Extract every line of the material below and reproduce it faithfully.

------------

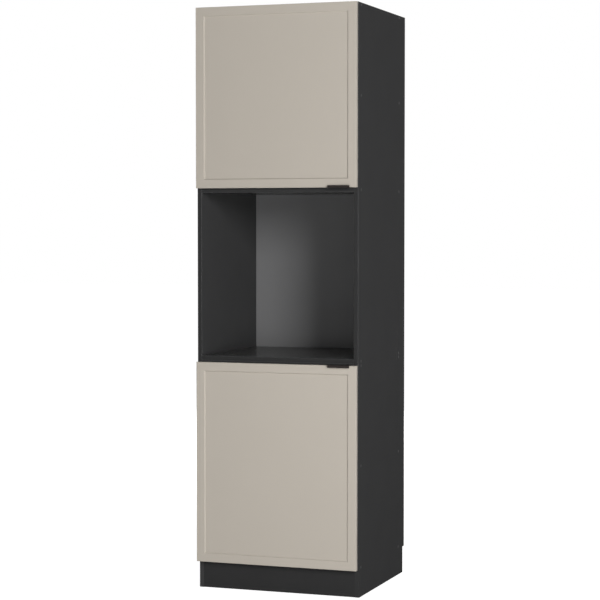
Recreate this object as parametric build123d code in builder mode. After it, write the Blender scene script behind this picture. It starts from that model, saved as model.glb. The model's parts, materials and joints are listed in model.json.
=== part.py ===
"""Tall kitchen unit for a built-in oven: two stacked carcasses, an open oven niche and two hinged doors.

Millimetres. X runs across the front to the right, Y runs from the doors to the wall, Z runs up.
The origin is on the floor, in the middle of the unit's overall width and depth.
"""

import math
import os

from build123d import *

# Carcass
overall_width = 600.0
carcass_depth = 554.0
board = 16.0
lower_carcass_height = 816.0
upper_carcass_height = 1246.0
plinth_height = 96.0
plinth_setback = 14.0
plinth_floor_gap = 0.5
skirting_notch_depth = 18.0
lower_shelf_clearance = 339.0
niche_height = 578.0
upper_shelf_clearance = 309.0
edge_round = 0.8

# Back panels, set in grooves of the side panels
back_thickness = 3.0
back_inset = 16.0
groove_depth = 8.0
groove_clearance = 0.2
back_end_gap = 0.5

# Doors
door_thickness = 16.0
door_gap = 2.6
door_side_reveal = 1.5
lower_door_bottom_reveal = 1.5
lower_door_top_reveal = 6.0
upper_door_bottom_reveal = 15.5
upper_door_top_reveal = 0.5
frame_width = 30.0
field_depth = 4.0
field_slope_width = 3.5
door_front_round = 1.5
door_back_round = 0.6

# Edge pulls
pull_length = 80.0
pull_from_door_edge = 22.0
pull_sheet = 1.5
pull_reach = 10.0
pull_lip_height = 9.0
pull_leg_depth = 12.0
pull_bend_round = 1.2
pull_screw_spacing = 48.0
pull_screw_radius = 1.5
pull_screw_head_radius = 2.8
pull_screw_head_height = 1.2
pull_screw_length = 14.0

# Panel screws, their cover caps, and dowels
screw_setback = 33.0
rear_screw_setback = 73.0
screw_length = 50.0
screw_radius = 3.4
screw_head_radius = 5.0
screw_head_rim = 0.5
screw_head_cone = 2.5
socket_radius = 2.0
socket_depth = 2.5
cap_thickness = 1.2
cap_peg_length = 2.0
dowel_radius = 4.0
dowel_length = 30.0
dowel_in_side = 10.0
dowel_from_screw = 32.0
loose_fit = 0.05

# Connectors between the two carcasses
connector_inset_x = 84.0
connector_inset_y = 80.0
sleeve_radius = 4.0
bolt_radius = 3.0
connector_head_radius = 7.0
connector_head_height = 1.5
sleeve_length = 22.0
bolt_end_gap = 2.0

# Plinth brackets
bracket_leg = 22.0
bracket_height = 50.0
bracket_sheet = 2.0
bracket_screw_spacing = 26.0
small_screw_radius = 1.75
small_screw_head_radius = 3.5
small_screw_head_height = 1.5
small_screw_length = 12.0

# Wall-fixing angles under the top panel
angle_inset_x = 84.0
angle_width = 40.0
angle_leg = 42.0
angle_sheet = 2.5
angle_hole_radius = 4.2
angle_hole_drop = 24.0
angle_screw_spacing = 22.0

# Door buffers
buffer_radius = 4.0
buffer_clearance = 0.3
buffer_end_distance = 40.0

# Concealed hinges: the swing axis, then cup, pins, levers, arm and mounting plate
swing_axis_from_edge = 5.5
swing_axis_from_back = 9.4
hinge_end_distance = 100.0
cup_edge_distance = 22.0
cup_radius = 17.5
cup_depth = 11.5
cup_wall = 1.2
cup_hole_clearance = 0.1
flange_thickness = 1.2
flange_radius = 19.0
flange_screw_spacing = 45.0
flange_screw_offset = 9.5
flange_ear_radius = 5.5
cup_screw_head_height = 1.0
cup_pin_from_centre = 2.5
cup_pin_depth = 4.0
cup_cheek_half_width = 3.4
cup_cheek_drop = 1.0
pin_radius = 1.25
pin_press = 0.02
pin_running = 0.05
open_pivot_clearance = 0.12
arm_pin_from_side = 10.0
arm_pin_setback = 5.0
lever_width = 5.0
lever_sheet = 1.4
link_width = 4.4
link_half_thickness = 5.2
side_play = 0.4
arm_play = 0.3
arm_sheet = 1.2
arm_length = 62.0
arm_top = 13.0
arm_nose_radius = 3.4
arm_web_setback = 10.5
arm_screw_radius = 3.0
arm_screw_head = 1.5
arm_screw_setbacks = (24.0, 44.0)
plate_setback = 37.0
plate_length = 40.0
plate_half_width = 6.8
plate_height = 4.4
wing_height = 2.2
wing_radius = 6.0
plate_screw_spacing = 32.0
plate_screw_radius = 2.4
plate_screw_head_radius = 4.2
plate_screw_head_height = 1.6
plate_screw_length = 13.0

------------

## Output for this task
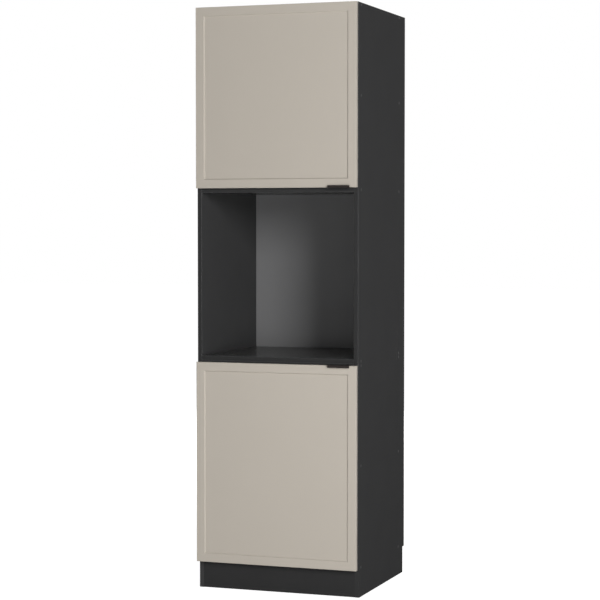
Recreate this object as parametric build123d code in builder mode. After it, write the Blender scene script behind this picture. It starts from that model, saved as model.glb. The model's parts, materials and joints are listed in model.json.
=== part.py ===
"""Tall kitchen unit for a built-in oven: two stacked carcasses, an open oven niche and two hinged doors.

Millimetres. X runs across the front to the right, Y runs from the doors to the wall, Z runs up.
The origin is on the floor, in the middle of the unit's overall width and depth.
"""

import math
import os

from build123d import *

# Carcass
overall_width = 600.0
carcass_depth = 554.0
board = 16.0
lower_carcass_height = 816.0
upper_carcass_height = 1246.0
plinth_height = 96.0
plinth_setback = 14.0
plinth_floor_gap = 0.5
skirting_notch_depth = 18.0
lower_shelf_clearance = 339.0
niche_height = 578.0
upper_shelf_clearance = 309.0
edge_round = 0.8

# Back panels, set in grooves of the side panels
back_thickness = 3.0
back_inset = 16.0
groove_depth = 8.0
groove_clearance = 0.2
back_end_gap = 0.5

# Doors
door_thickness = 16.0
door_gap = 2.6
door_side_reveal = 1.5
lower_door_bottom_reveal = 1.5
lower_door_top_reveal = 6.0
upper_door_bottom_reveal = 15.5
upper_door_top_reveal = 0.5
frame_width = 30.0
field_depth = 4.0
field_slope_width = 3.5
door_front_round = 1.5
door_back_round = 0.6

# Edge pulls
pull_length = 80.0
pull_from_door_edge = 22.0
pull_sheet = 1.5
pull_reach = 10.0
pull_lip_height = 9.0
pull_leg_depth = 12.0
pull_bend_round = 1.2
pull_screw_spacing = 48.0
pull_screw_radius = 1.5
pull_screw_head_radius = 2.8
pull_screw_head_height = 1.2
pull_screw_length = 14.0

# Panel screws, their cover caps, and dowels
screw_setback = 33.0
rear_screw_setback = 73.0
screw_length = 50.0
screw_radius = 3.4
screw_head_radius = 5.0
screw_head_rim = 0.5
screw_head_cone = 2.5
socket_radius = 2.0
socket_depth = 2.5
cap_thickness = 1.2
cap_peg_length = 2.0
dowel_radius = 4.0
dowel_length = 30.0
dowel_in_side = 10.0
dowel_from_screw = 32.0
loose_fit = 0.05

# Connectors between the two carcasses
connector_inset_x = 84.0
connector_inset_y = 80.0
sleeve_radius = 4.0
bolt_radius = 3.0
connector_head_radius = 7.0
connector_head_height = 1.5
sleeve_length = 22.0
bolt_end_gap = 2.0

# Plinth brackets
bracket_leg = 22.0
bracket_height = 50.0
bracket_sheet = 2.0
bracket_screw_spacing = 26.0
small_screw_radius = 1.75
small_screw_head_radius = 3.5
small_screw_head_height = 1.5
small_screw_length = 12.0

# Wall-fixing angles under the top panel
angle_inset_x = 84.0
angle_width = 40.0
angle_leg = 42.0
angle_sheet = 2.5
angle_hole_radius = 4.2
angle_hole_drop = 24.0
angle_screw_spacing = 22.0

# Door buffers
buffer_radius = 4.0
buffer_clearance = 0.3
buffer_end_distance = 40.0

# Concealed hinges: the swing axis, then cup, pins, levers, arm and mounting plate
swing_axis_from_edge = 5.5
swing_axis_from_back = 9.4
hinge_end_distance = 100.0
cup_edge_distance = 22.0
cup_radius = 17.5
cup_depth = 11.5
cup_wall = 1.2
cup_hole_clearance = 0.1
flange_thickness = 1.2
flange_radius = 19.0
flange_screw_spacing = 45.0
flange_screw_offset = 9.5
flange_ear_radius = 5.5
cup_screw_head_height = 1.0
cup_pin_from_centre = 2.5
cup_pin_depth = 4.0
cup_cheek_half_width = 3.4
cup_cheek_drop = 1.0
pin_radius = 1.25
pin_press = 0.02
pin_running = 0.05
open_pivot_clearance = 0.12
arm_pin_from_side = 10.0
arm_pin_setback = 5.0
lever_width = 5.0
lever_sheet = 1.4
link_width = 4.4
link_half_thickness = 5.2
side_play = 0.4
arm_play = 0.3
arm_sheet = 1.2
arm_length = 62.0
arm_top = 13.0
arm_nose_radius = 3.4
arm_web_setback = 10.5
arm_screw_radius = 3.0
arm_screw_head = 1.5
arm_screw_setbacks = (24.0, 44.0)
plate_setback = 37.0
plate_length = 40.0
plate_half_width = 6.8
plate_height = 4.4
wing_height = 2.2
wing_radius = 6.0
plate_screw_spacing = 32.0
plate_screw_radius = 2.4
plate_screw_head_radius = 4.2
plate_screw_head_height = 1.6
plate_screw_length = 13.0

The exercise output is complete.